Rows from a 3D modeling dataset:
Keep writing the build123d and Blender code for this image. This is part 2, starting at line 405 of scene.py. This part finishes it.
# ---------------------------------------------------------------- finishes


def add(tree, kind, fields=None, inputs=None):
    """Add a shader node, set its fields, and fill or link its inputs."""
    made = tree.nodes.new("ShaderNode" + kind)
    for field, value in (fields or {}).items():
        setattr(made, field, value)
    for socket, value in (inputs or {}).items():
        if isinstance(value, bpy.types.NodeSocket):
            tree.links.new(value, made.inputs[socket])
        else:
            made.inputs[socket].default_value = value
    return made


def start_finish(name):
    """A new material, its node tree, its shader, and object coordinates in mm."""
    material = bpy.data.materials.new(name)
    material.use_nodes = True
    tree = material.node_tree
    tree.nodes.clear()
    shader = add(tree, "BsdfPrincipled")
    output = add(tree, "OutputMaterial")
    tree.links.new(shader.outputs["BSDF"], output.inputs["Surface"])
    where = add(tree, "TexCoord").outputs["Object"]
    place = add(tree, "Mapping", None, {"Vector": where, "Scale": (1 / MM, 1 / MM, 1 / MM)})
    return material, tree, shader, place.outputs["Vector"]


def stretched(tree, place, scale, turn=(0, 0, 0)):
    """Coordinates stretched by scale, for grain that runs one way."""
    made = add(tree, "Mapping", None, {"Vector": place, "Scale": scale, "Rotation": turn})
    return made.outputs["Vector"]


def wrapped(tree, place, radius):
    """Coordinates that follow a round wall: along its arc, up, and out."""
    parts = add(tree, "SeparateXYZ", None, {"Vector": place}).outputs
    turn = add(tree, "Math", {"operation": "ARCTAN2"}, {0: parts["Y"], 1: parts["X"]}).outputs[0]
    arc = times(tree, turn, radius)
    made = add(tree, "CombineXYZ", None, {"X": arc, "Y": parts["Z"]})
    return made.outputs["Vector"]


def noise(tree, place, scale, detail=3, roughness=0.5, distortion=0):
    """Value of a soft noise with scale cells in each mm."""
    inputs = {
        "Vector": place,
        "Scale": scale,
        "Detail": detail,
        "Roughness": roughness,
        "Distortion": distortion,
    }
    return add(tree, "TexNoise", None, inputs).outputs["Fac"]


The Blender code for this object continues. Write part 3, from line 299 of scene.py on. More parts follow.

THE PROBLEM
Give all the entries again exactly; leave none out.

ANSWER FOR THIS EXERCISE
Keep writing the build123d and Blender code for this image. This is part 2, starting at line 405 of scene.py. This part finishes it.
# ---------------------------------------------------------------- finishes


def add(tree, kind, fields=None, inputs=None):
    """Add a shader node, set its fields, and fill or link its inputs."""
    made = tree.nodes.new("ShaderNode" + kind)
    for field, value in (fields or {}).items():
        setattr(made, field, value)
    for socket, value in (inputs or {}).items():
        if isinstance(value, bpy.types.NodeSocket):
            tree.links.new(value, made.inputs[socket])
        else:
            made.inputs[socket].default_value = value
    return made


def start_finish(name):
    """A new material, its node tree, its shader, and object coordinates in mm."""
    material = bpy.data.materials.new(name)
    material.use_nodes = True
    tree = material.node_tree
    tree.nodes.clear()
    shader = add(tree, "BsdfPrincipled")
    output = add(tree, "OutputMaterial")
    tree.links.new(shader.outputs["BSDF"], output.inputs["Surface"])
    where = add(tree, "TexCoord").outputs["Object"]
    place = add(tree, "Mapping", None, {"Vector": where, "Scale": (1 / MM, 1 / MM, 1 / MM)})
    return material, tree, shader, place.outputs["Vector"]


def stretched(tree, place, scale, turn=(0, 0, 0)):
    """Coordinates stretched by scale, for grain that runs one way."""
    made = add(tree, "Mapping", None, {"Vector": place, "Scale": scale, "Rotation": turn})
    return made.outputs["Vector"]


def wrapped(tree, place, radius):
    """Coordinates that follow a round wall: along its arc, up, and out."""
    parts = add(tree, "SeparateXYZ", None, {"Vector": place}).outputs
    turn = add(tree, "Math", {"operation": "ARCTAN2"}, {0: parts["Y"], 1: parts["X"]}).outputs[0]
    arc = times(tree, turn, radius)
    made = add(tree, "CombineXYZ", None, {"X": arc, "Y": parts["Z"]})
    return made.outputs["Vector"]


def noise(tree, place, scale, detail=3, roughness=0.5, distortion=0):
    """Value of a soft noise with scale cells in each mm."""
    inputs = {
        "Vector": place,
        "Scale": scale,
        "Detail": detail,
        "Roughness": roughness,
        "Distortion": distortion,
    }
    return add(tree, "TexNoise", None, inputs).outputs["Fac"]


The Blender code for this object continues. Write part 3, from line 299 of scene.py on. More parts follow.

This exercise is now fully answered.